# Thorowgood Saddles?



## thesilverspear (Aug 20, 2009)

I'm riding in a Thorowgood T4 at the moment and my horse has shark fin withers. After spending many years in an Orthoflex and swearing I would never have a "traditional" treed saddle again, my Orthoflex wore out and as the company is very American and has little presence out here in the UK, I was pretty SOL for getting it fixed properly. My ex-yard owner was selling the T4 and offered it to me for a reasonable price. It fit my horse, so I gave up my anti-traditional tree point of view. The horse is going well in it, and they are very adjustable, so if the horse changes shape a bit, it should not be too hard to readjust the saddle without going wild.
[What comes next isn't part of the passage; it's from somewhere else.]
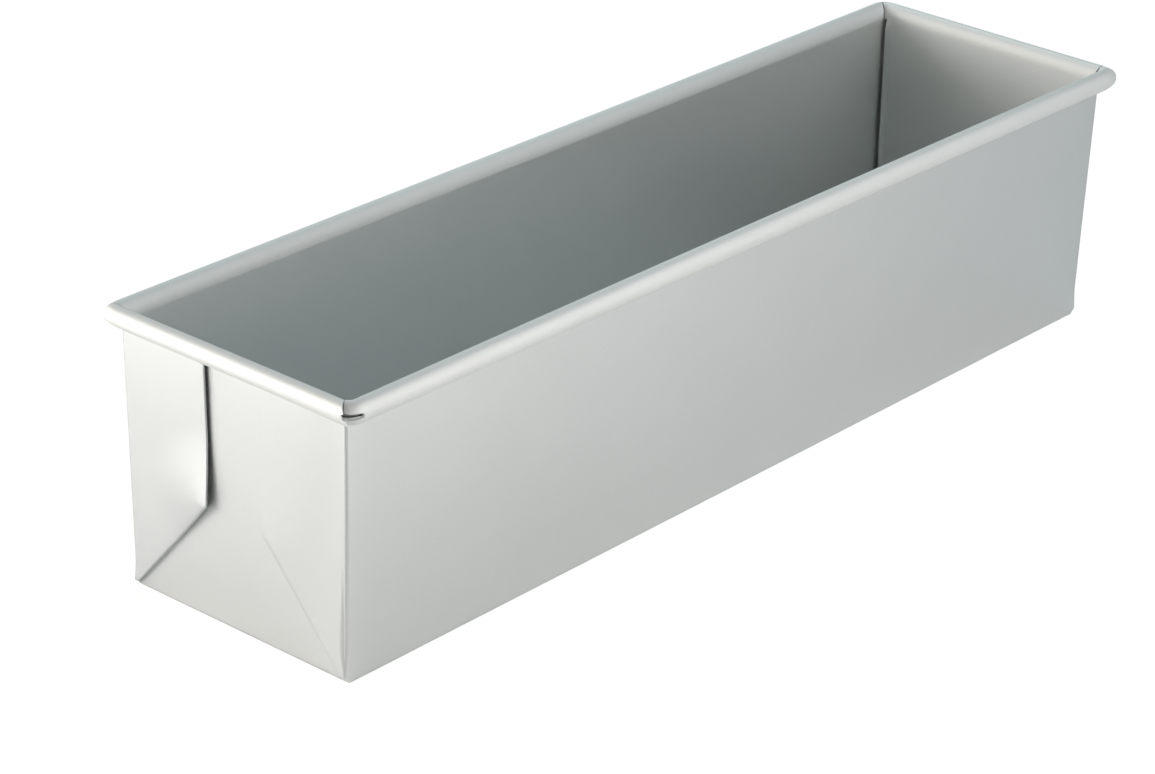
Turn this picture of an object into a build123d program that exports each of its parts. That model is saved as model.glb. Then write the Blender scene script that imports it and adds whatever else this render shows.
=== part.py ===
from build123d import *
import os
from math import acos, cos, degrees, radians, sin, tan

# A folded loaf pan with a rolled, wired rim. One sheet aluminium blank is folded into the base, two
# long sides, two ends and four corner gussets, which lie double on the outside of the ends. The top
# edge rolls outward over a round steel wire. Millimetres, +Z up, length along X, origin at the
# middle of the base's underside.

# Sheet and wire stock.
sheet = 0.8
wire_diameter = 4.76

# The pan. The mouth is measured inside the walls, just under the rim.
mouth_length = 406.4
mouth_width = 100.8
pan_height = 103.2
draft_angle = 1.0

# Bends and folds, all radii on the inside of the sheet.
base_bend = 0.8
corner_bend = 1.6
rim_corner_bend = 0.6
fold_gap = 0.1

# Corner gussets. The reach is the flap's width from the inside of the long side to its free edge.
gusset_fold_angle = 49.0
wide_flap_reach = 39.3
narrow_flap_reach = 36.1

# Rolled rim.
wire_clearance = 0.1
corner_cover_angle = 10.0
mitre_slit = 0.3
wire_butt_gap = 0.5

# How far a cutting tool runs past what it cuts.
overrun = 5.0

# Sizes that follow from the ones above.
lean = tan(radians(draft_angle))
bore_radius = wire_diameter / 2 + wire_clearance
rim_radius = bore_radius + sheet
rim_axis_z = pan_height - rim_radius
wall_top = rim_axis_z - bore_radius
fold_radius = sheet + fold_gap / 2
flap_stack = 3 * sheet + 2 * fold_gap
fold_slope = tan(radians(gusset_fold_angle))


def inner_x(z):
    """Inside face of an end wall at height z."""
    return mouth_length / 2 - lean * (wall_top - z)


def inner_y(z):
    """Inside face of a long side at height z."""
    return mouth_width / 2 - lean * (wall_top - z)


# Where a long side's sheet starts to bend round the corner, and where the end's sheet folds back.
bend_x = inner_x(0) + flap_stack - corner_bend - sheet
bend_y = inner_y(0) - corner_bend

# Lowest height of the diagonal fold, and the height up to which the corner is closed like a dish.
fold_rise = fold_radius / cos(radians(gusset_fold_angle))
dish_height = fold_rise + (corner_bend + sheet) * fold_slope + sheet

# The dish's upright corners start to turn where the corner bends do, and no sharper than a fold.
dish_corner = max(corner_bend - sheet - 2 * fold_gap, fold_gap)


def flat_bar(x0, x1, y0, y1):
    """Rectangle between two corners."""
    return Pos((x0 + x1) / 2, (y0 + y1) / 2) * Rectangle(x1 - x0, y1 - y0)


def arc_band(inner, outer, start, end):
    """Strip of bent sheet about the origin, from one angle to another."""
    def at(radius, angle):
        return (radius * cos(radians(angle)), radius * sin(radians(angle)))

    edges = [
        CenterArc((0, 0), outer, start, end - start),
        Line(at(outer, end), at(inner, end)),
        CenterArc((0, 0), inner, start, end - start),
        Line(at(inner, start), at(outer, start)),
    ]
    return make_face(edges)


def raise_wall(section, low, high):
    """Plan section of a wall at the base plane, raised between two heights along the leaning corner."""
    shift = lean * low
    face = (Pos(shift, shift, low) * section).face()
    rise = high - low
    return Solid.extrude(face, Vector(lean * rise, lean * rise, rise))


def half_round(origin, across, along, start_angle):
    """Round edge of sheet folded double: half a rod whose flat side lies square to the sheet."""
    radius = fold_radius * cos(radians(draft_angle))
    arc = CenterArc((0, 0), radius, start_angle, 180)
    section = Plane(origin=origin, x_dir=across, z_dir=along) * make_face([arc, Line(arc @ 1, arc @ 0)])
    start = section.face().moved(Location(along * -overrun))
    return Solid.extrude(start, along * (wall_top + 2 * overrun))


def gusset(reach):
    """The double flap outside an end wall: outer layer, inner layer and the folds that join them."""
    free_y = inner_y(0) - reach
    x0 = inner_x(0)
    outward = Vector(1, 0, -lean)
    corner_way = Vector(lean, lean, 1)
    fold_way = Vector(lean, -1 / fold_slope, 1)

    # The long side's sheet goes round the corner and becomes the outer layer.
    outer = Pos(bend_x, bend_y) * arc_band(corner_bend, corner_bend + sheet, 0, 90)
    outer += flat_bar(x0 + flap_stack - sheet, x0 + flap_stack, free_y, bend_y)
    # The end wall's sheet folds back on itself and becomes the inner layer.
    inner = flat_bar(x0 + sheet + fold_gap, x0 + 2 * sheet + fold_gap, free_y, bend_y)
    layers = raise_wall(outer, 0, wall_top) + raise_wall(inner, 0, wall_top)
    hairpin = half_round((x0 + fold_radius, bend_y, 0), (1, 0, 0), corner_way, 0)
    layers += hairpin & raise_wall(flat_bar(x0, x0 + flap_stack, bend_y, bend_y + overrun), 0, wall_top)

    # The diagonal fold joins the two layers, which lie above it, and ends at the free edge.
    fold_x = x0 + 2 * sheet + 1.5 * fold_gap
    fold_y = inner_y(0) + sheet + fold_rise / fold_slope
    cut = Plane(origin=(fold_x, fold_y, 0), x_dir=outward, z_dir=fold_way.cross(outward))
    layers = split(layers, bisect_by=cut, keep=Keep.TOP)
    diagonal = half_round(cut.origin, outward, fold_way, 180)
    keep = raise_wall(flat_bar(x0, x0 + flap_stack + overrun, free_y, bend_y), 0, wall_top)
    return layers + (diagonal & keep)


def closed_dish():
    """Base of the pan with its bends and closed corners, up to the foot of the flat walls."""
    outer = extrude(Rectangle(2 * (inner_x(0) + sheet), 2 * (inner_y(0) + sheet)),
                    amount=dish_height, taper=-draft_angle)
    outer = fillet(outer.faces().sort_by(Axis.Z)[0].edges(), base_bend + sheet)
    upright = outer.edges().filter_by(lambda edge: edge.bounding_box().size.Z > dish_height / 2)
    outer = fillet(upright, dish_corner)
    hollow = extrude(Pos(0, 0, sheet) * Rectangle(2 * inner_x(sheet), 2 * inner_y(sheet)),
                     amount=dish_height - sheet, taper=-draft_angle)
    hollow = fillet(hollow.faces().sort_by(Axis.Z)[0].edges(), base_bend)
    return outer - hollow


def lip_angle(stack):
    """Angle at which the rolled rim's edge meets what lies on a wall's outside."""
    return -degrees(acos((stack + fold_gap - rim_radius) / rim_radius))


def rim_section(end_angle):
    """Cross-section of the rolled rim about the wire, with the top of the wall it grows from."""
    roll = arc_band(bore_radius, rim_radius, end_angle, 180)
    leg = flat_bar(-rim_radius, -bore_radius, wall_top - rim_axis_z, 0)
    return roll + leg


def rim_run(x, y, across, along, profile, length):
    """Straight length of rolled rim, from a point on the wire's axis."""
    start = Plane(origin=(x, y, rim_axis_z), x_dir=across, z_dir=along)
    return extrude(start * profile, amount=length)


def rim_quarter():
    """Rolled rim of one quarter: half an end, a mitred corner and half a long side."""
    side_profile = rim_section(lip_angle(sheet))
    end_profile = rim_section(lip_angle(flap_stack))
    cover_profile = rim_section(corner_cover_angle)
    pivot_x = mouth_length / 2 - rim_corner_bend
    pivot_y = mouth_width / 2 - rim_corner_bend
    pivot = Vector(pivot_x, pivot_y, rim_axis_z)

    side = rim_run(0, mouth_width / 2 + rim_radius, (0, 1, 0), (1, 0, 0), side_profile, pivot_x)
    end = rim_run(mouth_length / 2 + rim_radius, pivot_y, (1, 0, 0), (0, -1, 0), end_profile, pivot_y)

    half_slit = degrees(mitre_slit / 2 / (rim_corner_bend + rim_radius))

    def corner(profile, angle):
        out = Vector(cos(radians(angle)), sin(radians(angle)), 0)
        plane = Plane(origin=pivot, x_dir=out, z_dir=out.cross(Vector(0, 0, 1)))
        placed = plane * Pos(rim_corner_bend + rim_radius, 0) * profile
        return revolve(placed, axis=Axis(pivot, (0, 0, 1)), revolution_arc=45 - half_slit)

    return side + end + corner(end_profile, 0) + corner(cover_profile, 45 + half_slit)


def pan_quarter(reach):
    """One quarter of the pan above the dish, with a gusset of the given reach."""
    x0, y0 = inner_x(0), inner_y(0)
    side = raise_wall(flat_bar(-overrun, bend_x, y0, y0 + sheet), dish_height, wall_top)
    side = split(side, bisect_by=Plane.YZ, keep=Keep.TOP)
    end = raise_wall(flat_bar(x0, x0 + sheet, -overrun, bend_y), dish_height, wall_top)
    end = split(end, bisect_by=Plane.XZ, keep=Keep.BOTTOM)
    return side + end + gusset(reach) + rim_quarter()


def pan_body():
    """The folded blank in one piece. The flaps at opposite corners are alike."""
    wide = mirror(pan_quarter(wide_flap_reach), about=Plane.YZ)
    narrow = pan_quarter(narrow_flap_reach)
    half = wide + narrow
    return half + half.rotate(Axis.Z, 180) + closed_dish()


def rim_wire():
    """Steel wire inside the rim: a closed ring whose two ends butt at the middle of a long side."""
    half_x = mouth_length / 2 + rim_radius
    half_y = mouth_width / 2 + rim_radius
    turn = rim_corner_bend + rim_radius
    route = Pos(0, 0, rim_axis_z) * RectangleRounded(2 * half_x, 2 * half_y, turn)
    path = route.wires()[0]
    start = Plane(origin=path @ 0, z_dir=path % 0)
    ring = sweep(start * Circle(wire_diameter / 2), path=path)
    cutter = Box(wire_butt_gap, wire_diameter + overrun, wire_diameter + overrun)
    return ring - Pos(0, half_y, rim_axis_z) * cutter


os.makedirs("parts", exist_ok=True)
export_step(pan_body(), "parts/pan_body.step")
export_step(rim_wire(), "parts/rim_wire.step")
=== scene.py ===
# %% [markdown]
# # A folded loaf pan with a wired rim
#
# The real pan is one sheet of aluminium, folded like a paper box. Its top edge is rolled outward over
# a steel wire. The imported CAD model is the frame: it fixes where everything is. This lesson dresses
# that frame with finer meshes, a metal finish, a floor, lamps and a camera.

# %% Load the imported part
from math import acos, cos, hypot, pi, radians, sin, tan

import bmesh
import bpy
from mathutils import Matrix, Vector


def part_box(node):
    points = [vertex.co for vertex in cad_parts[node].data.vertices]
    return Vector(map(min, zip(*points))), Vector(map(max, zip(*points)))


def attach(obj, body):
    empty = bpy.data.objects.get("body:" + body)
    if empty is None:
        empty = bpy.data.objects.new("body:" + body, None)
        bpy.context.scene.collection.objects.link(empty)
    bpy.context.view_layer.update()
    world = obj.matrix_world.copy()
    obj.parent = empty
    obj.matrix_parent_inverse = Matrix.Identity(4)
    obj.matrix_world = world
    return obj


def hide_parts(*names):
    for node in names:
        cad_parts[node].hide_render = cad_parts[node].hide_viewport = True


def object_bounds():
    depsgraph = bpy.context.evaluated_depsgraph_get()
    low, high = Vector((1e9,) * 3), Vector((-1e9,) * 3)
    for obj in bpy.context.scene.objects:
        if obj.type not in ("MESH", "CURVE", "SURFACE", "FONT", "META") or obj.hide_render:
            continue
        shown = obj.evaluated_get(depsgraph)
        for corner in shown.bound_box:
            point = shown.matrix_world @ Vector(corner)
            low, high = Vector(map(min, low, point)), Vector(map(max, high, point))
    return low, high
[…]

I ride dressage most of the time and this thing is GP saddle. So not ideal in that sense, but it doesn't put you in a bad position for flatwork (actually, it's better than the Orthoflex on that front) and when my yard owner opens up our jump field and XC course for the season, we will be sorted.


----------



## kitten_Val (Apr 25, 2007)

I definitely would prefer Thorowgood over Wintec!


----------



## thesilverspear (Aug 20, 2009)

Addendum: they make special high withered ones (what my horse is in), so definitely go for one of them if yours has big withers. I doubt the standard ones will fit a high withered horse.


----------



## MyBoyPuck (Mar 27, 2009)

Let's see. I have the T4 synthetic GP saddle, the T8 half leather dressage saddle, and the T8 half leather GP saddle. Suffice to say, yes I absolutely love them, particularly for jumping. It has a nice deep sticky seat. You can sit out the worst behavior in those things. Very well balanced and they fit most horses very well. The make high wither models for the GP saddles, not the jumping saddle. I jump in the GP, so it's a non issue. All are wool flocked and have adjustable gullets. Love everything about them.


----------



## Cruiser (Aug 28, 2011)

I like them a lot, comfortable, lots of size options for different back shapes and widths. They seem to last a long time even in through the abuse of lesson programs. Prefer them a 100 times more than a wintec.


----------